7/6/2024

Press Release No: Individual Application 12/24

Press Release concerning the Judgment Finding a Violation of the Presumption of Innocence Due to the Statements Imposing Criminal Liability in the Reasoned Decision Despite the Absence of a Final Conviction

On 31 January 2024, the Plenary of the Constitutional Court found a violation of the presumption of innocence, safeguarded by Article 36 and Article 38 § 4 of the Constitution, in the individual application lodged by Mehmethan Kamburoğlu (no. 2019/27554).

The Facts

The applicant successfully passed the gendarmerie specialist sergeant recruitment examination and commenced service as a specialist sergeant trainee. Nevertheless, the applicant’s contract was terminated following the findings of the security clearance investigation to his detriment. The applicant lodged an administrative appeal seeking the annulment of the act of termination. The trial court ordered the annulment of the impugned act. The decision stated that in the actions brought against the applicant for the offences of threat and intentional injury, a decision on the suspension of the pronouncement of the judgment (HAGB) had been rendered and that a penalty had been imposed for the offence of property damage. In the decision, it was further observed that the applicant’s file contained a negative note indicating he had been tried for the impugned offences and convicted as a result of the acts being established, and that a decision had been rendered on the suspension of the pronouncement of the judgment (HAGB). Consequently, the security clearance investigation had been concluded negatively. The trial court established that the impugned offences were not among the catalogue offences listed in Article 6 of the Regulation on Specialised Sergeants in force at the time of the incidents. Having regard to the occurrence and nature of the disputed acts, the trial court asserted that the applicant could not be characterized as having a criminal personality or to be a repeating offender.

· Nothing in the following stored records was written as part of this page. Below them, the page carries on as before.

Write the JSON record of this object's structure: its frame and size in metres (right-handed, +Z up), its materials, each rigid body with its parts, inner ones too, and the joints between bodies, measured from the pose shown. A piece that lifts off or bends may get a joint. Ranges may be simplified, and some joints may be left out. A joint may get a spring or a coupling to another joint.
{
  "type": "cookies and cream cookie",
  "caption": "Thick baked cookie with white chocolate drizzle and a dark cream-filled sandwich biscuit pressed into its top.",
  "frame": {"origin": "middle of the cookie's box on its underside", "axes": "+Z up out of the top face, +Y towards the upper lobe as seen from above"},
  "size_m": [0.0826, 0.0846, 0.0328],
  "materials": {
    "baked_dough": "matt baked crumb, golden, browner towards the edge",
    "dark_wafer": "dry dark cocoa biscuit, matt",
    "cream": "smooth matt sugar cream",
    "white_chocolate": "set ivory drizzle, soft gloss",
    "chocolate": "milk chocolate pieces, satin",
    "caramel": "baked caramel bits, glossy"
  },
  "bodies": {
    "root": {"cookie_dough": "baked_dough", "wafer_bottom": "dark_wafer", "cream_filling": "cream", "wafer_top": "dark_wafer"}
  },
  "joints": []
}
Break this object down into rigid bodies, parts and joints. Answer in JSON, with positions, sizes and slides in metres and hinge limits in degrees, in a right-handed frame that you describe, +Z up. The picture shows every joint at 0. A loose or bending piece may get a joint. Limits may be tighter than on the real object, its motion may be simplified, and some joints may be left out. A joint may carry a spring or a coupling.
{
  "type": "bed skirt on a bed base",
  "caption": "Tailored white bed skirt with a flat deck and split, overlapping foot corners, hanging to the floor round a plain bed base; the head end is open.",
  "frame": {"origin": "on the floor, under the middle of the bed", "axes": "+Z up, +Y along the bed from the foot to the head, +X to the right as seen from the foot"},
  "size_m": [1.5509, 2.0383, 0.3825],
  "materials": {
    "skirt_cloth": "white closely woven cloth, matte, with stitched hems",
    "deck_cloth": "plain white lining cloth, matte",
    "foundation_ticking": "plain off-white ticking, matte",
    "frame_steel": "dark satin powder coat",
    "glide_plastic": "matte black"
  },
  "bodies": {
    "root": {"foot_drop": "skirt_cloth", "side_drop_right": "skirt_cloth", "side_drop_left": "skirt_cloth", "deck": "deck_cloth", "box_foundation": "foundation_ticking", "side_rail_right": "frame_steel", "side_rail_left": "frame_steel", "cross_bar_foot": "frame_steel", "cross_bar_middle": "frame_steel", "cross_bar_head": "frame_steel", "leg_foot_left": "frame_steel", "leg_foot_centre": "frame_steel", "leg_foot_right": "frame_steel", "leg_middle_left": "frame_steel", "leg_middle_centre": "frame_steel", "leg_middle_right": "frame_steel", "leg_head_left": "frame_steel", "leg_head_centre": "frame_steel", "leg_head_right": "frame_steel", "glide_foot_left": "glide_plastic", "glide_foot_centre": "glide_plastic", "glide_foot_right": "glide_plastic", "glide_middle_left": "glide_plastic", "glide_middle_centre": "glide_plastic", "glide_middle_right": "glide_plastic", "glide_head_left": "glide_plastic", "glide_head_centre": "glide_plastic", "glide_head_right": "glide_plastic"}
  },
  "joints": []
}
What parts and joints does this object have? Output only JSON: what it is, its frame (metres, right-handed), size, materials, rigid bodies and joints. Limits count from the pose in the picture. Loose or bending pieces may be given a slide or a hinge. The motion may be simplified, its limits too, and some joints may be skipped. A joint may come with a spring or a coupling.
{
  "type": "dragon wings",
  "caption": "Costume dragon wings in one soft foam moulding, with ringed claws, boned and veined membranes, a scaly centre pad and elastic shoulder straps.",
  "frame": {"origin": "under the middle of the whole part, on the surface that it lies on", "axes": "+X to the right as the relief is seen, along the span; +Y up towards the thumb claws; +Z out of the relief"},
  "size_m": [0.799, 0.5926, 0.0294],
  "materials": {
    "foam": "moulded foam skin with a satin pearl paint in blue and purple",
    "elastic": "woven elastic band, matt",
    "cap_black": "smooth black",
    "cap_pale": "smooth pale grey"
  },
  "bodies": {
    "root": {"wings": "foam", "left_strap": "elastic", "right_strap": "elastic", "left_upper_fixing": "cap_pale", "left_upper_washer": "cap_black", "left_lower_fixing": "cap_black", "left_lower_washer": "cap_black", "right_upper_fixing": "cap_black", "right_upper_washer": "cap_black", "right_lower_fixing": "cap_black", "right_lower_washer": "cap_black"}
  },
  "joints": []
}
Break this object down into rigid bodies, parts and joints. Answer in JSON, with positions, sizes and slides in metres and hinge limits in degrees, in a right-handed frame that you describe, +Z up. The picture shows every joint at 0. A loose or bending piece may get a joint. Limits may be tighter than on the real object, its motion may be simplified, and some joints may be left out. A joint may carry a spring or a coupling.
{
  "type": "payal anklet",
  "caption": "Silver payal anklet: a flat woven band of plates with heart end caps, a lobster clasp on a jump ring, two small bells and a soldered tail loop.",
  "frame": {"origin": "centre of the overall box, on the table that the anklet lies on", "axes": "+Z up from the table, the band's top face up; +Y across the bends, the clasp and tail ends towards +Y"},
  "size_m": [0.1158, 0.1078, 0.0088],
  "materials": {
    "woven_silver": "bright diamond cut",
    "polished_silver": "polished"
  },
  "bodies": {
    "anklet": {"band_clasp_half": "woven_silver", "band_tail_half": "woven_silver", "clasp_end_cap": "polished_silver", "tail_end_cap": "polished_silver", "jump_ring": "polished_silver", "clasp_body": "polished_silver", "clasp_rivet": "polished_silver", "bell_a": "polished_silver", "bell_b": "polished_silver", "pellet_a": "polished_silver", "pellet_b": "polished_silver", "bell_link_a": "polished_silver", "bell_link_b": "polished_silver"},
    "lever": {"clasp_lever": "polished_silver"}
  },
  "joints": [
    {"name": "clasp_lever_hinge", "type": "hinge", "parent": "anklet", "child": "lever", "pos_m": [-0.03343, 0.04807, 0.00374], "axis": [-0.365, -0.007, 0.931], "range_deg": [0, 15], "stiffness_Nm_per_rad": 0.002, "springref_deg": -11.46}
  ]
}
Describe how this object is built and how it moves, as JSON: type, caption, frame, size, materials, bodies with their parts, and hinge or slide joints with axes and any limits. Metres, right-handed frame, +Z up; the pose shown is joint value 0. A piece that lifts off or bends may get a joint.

The trial court concluded that the acts complained of were not unlawful, since the applicant, who had not received any negative feedback during the recruitment procedure and who had successfully completed his training, had a legitimate expectation to continue in his post. Following an appeal by the Gendarmerie General Command, the Regional Administrative Court upheld the appeal and held that the judgment be quashed and the action be dismissed. The applicant’s appellate request was dismissed with final effect.

The Applicants’ Allegations

The applicant maintained that his presumption of innocence had been violated in the action for annulment of the administrative act brought by the applicant on the grounds that the administrative court’s reasoned decision contained statements insinuating his culpability by referring to criminal proceedings that had not resulted in a final conviction.

The Court’s Assessment

In the present case, in the proceedings against the applicant for the offences of threat and intentional injury, it was determined that Article 231 of the Code of Criminal Procedure No. 5271 was applicable to the imputed offences, and a decision on the suspension of the pronouncement of the judgment (HAGB) was rendered. Therefore, if the period of judicial supervision expires without any further offence being committed, the criminal action against the applicant may be discontinued. Undoubtedly, the applicant’s culpability was not established and his innocence was maintained throughout the period of supervision.

In the reasoning of the decision of the regional administrative court, it was stated that ‘...the decision on the suspension of the pronouncement of the judgment was rendered and pursuant to the relevant article, if the pronouncement of the judgment shall entail no legal consequences for the applicant, in other words, no conviction decision shall be issued against the applicant...’.  Notwithstanding this clause, the subsequent part of the reasoning indicated “...the nature, gravity and multiplicity of the offences committed by the applicant, which led to his conviction, as well as the importance of the public duty at stake and the qualifications associated therewith...” Accordingly, the administrative court considered that the applicant committed the impugned offences and was convicted despite the issuance of the HAGB decision, basing its assessment on the nature and gravity of the criminal offences. In doing so, the applicant was deemed guilty even though the criminal proceedings against him had not resulted in a final conviction and the grounds for terminating the applicant’s contract were not substantiated facts and circumstances in line with the law.

In its reasoning, the regional administrative court relied, on the one hand, on decisions in criminal proceedings that had not resulted in a final conviction and, on the other hand, used statements insinuating that the applicant had committed the imputed offences. It has been observed that the facts and circumstances subject to criminal proceedings were not examined in the reasoning part of the administrative court’s decision. It has therefore been considered that the language employed in the reasoning, including statements attributing criminal liability on the applicant without a final conviction, undermined the applicant’s innocence. This rendered the HAGB decisions devoid of meaning and cast doubts as to the applicant’s innocence.

In conclusion, given the articulated statements and the direct references to the judgments of the criminal court, which resulted within the HAGB, in the reasoning of the regional administrative court’s decision, it has been established that the administrative court’s decision conveyed the belief that the applicant had committed the acts subject to the criminal proceedings and was guilty.

Consequently, the Court has found a violation of the presumption of innocence.

This press release prepared by the General Secretariat intends to inform the public and has no binding effect.